The implications for the broader AI industry are profound, as SAP’s moves underscore a shift toward "applied business AI" where governance, security, and accuracy are paramount. By investing in open-source projects like Apache Iceberg and Apache Arrow through the Dremio acquisition, SAP is also signaling a more collaborative approach to the tech ecosystem, acknowledging that the future of the enterprise is inherently multi-cloud and heterogeneous. This balance between proprietary business logic and open data standards may well set the blueprint for how legacy software giants evolve to remain relevant in an era defined by machine intelligence. For the enterprise customer, the promise is a reduction in technical complexity and a faster time-to-value for AI initiatives, as the platform itself takes on the burden of data preparation and model optimization.
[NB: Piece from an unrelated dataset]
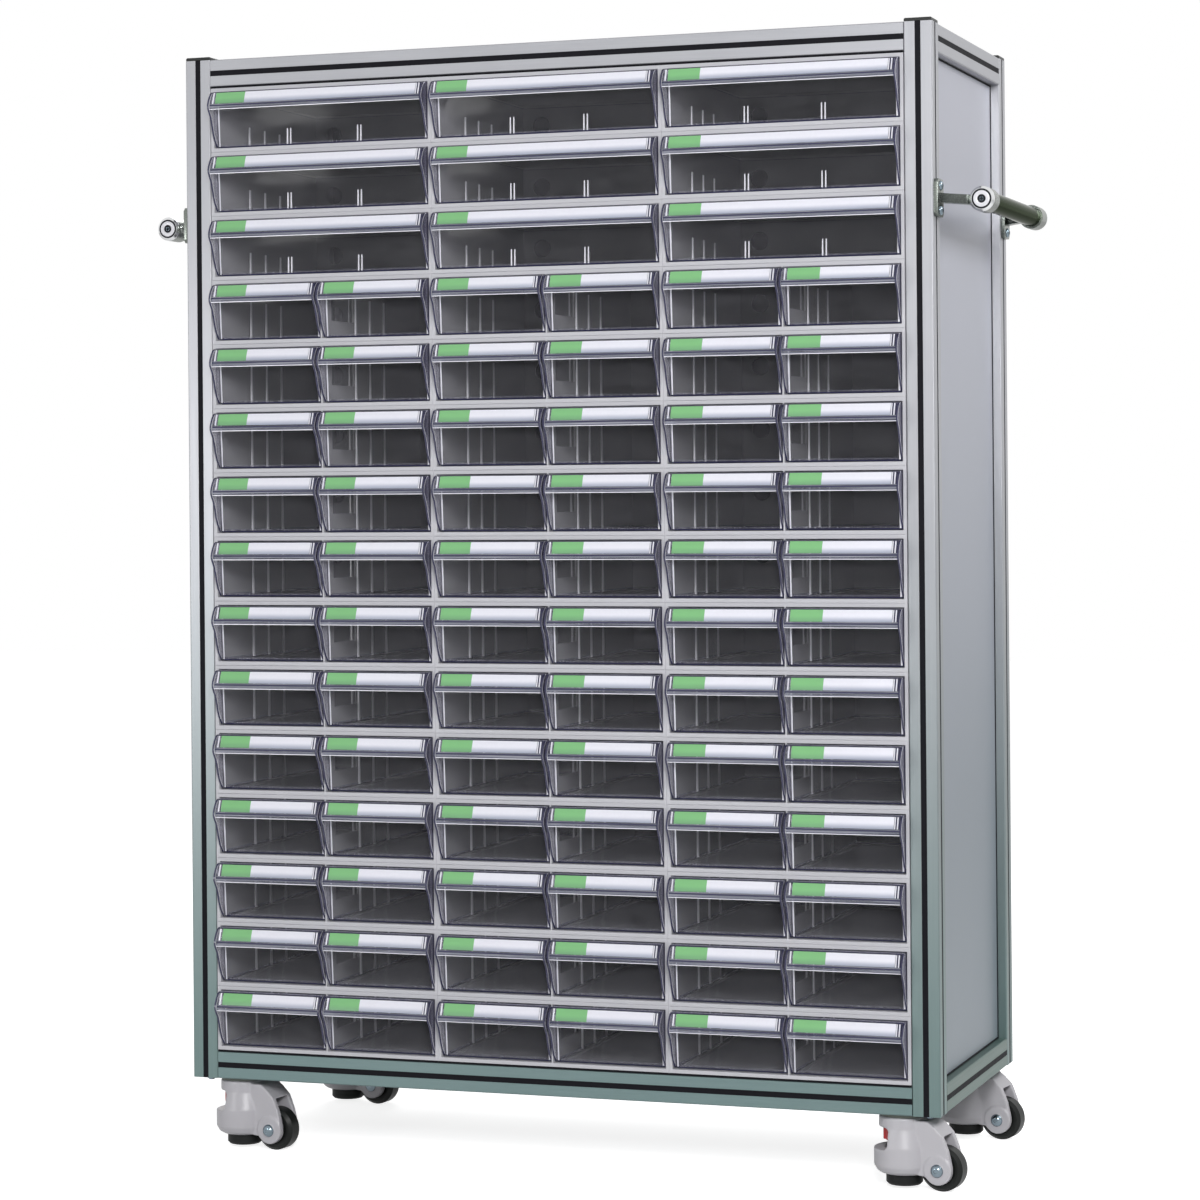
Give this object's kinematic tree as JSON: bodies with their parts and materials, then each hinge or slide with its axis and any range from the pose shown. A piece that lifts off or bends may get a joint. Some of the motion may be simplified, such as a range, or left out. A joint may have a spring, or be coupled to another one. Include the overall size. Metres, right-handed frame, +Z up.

Ultimately, SAP’s recent maneuvers represent a bold bet that the future of work will be managed by autonomous agents operating on a fluid, real-time data fabric. By securing the infrastructure with Dremio and the specialized intelligence with Prior Labs, the company is transforming itself from a provider of back-office software into a comprehensive operating system for the AI-driven corporation. Success will depend on the speed at which these new assets are integrated into the core product suite and the ability of SAP to convince its global user base to trust an AI-first vision of business management. If executed effectively, these acquisitions will be remembered as the moment SAP bridged the gap between the era of process automation and the era of the cognitive enterprise, cementing its role as the central nervous system of modern business for the foreseeable future.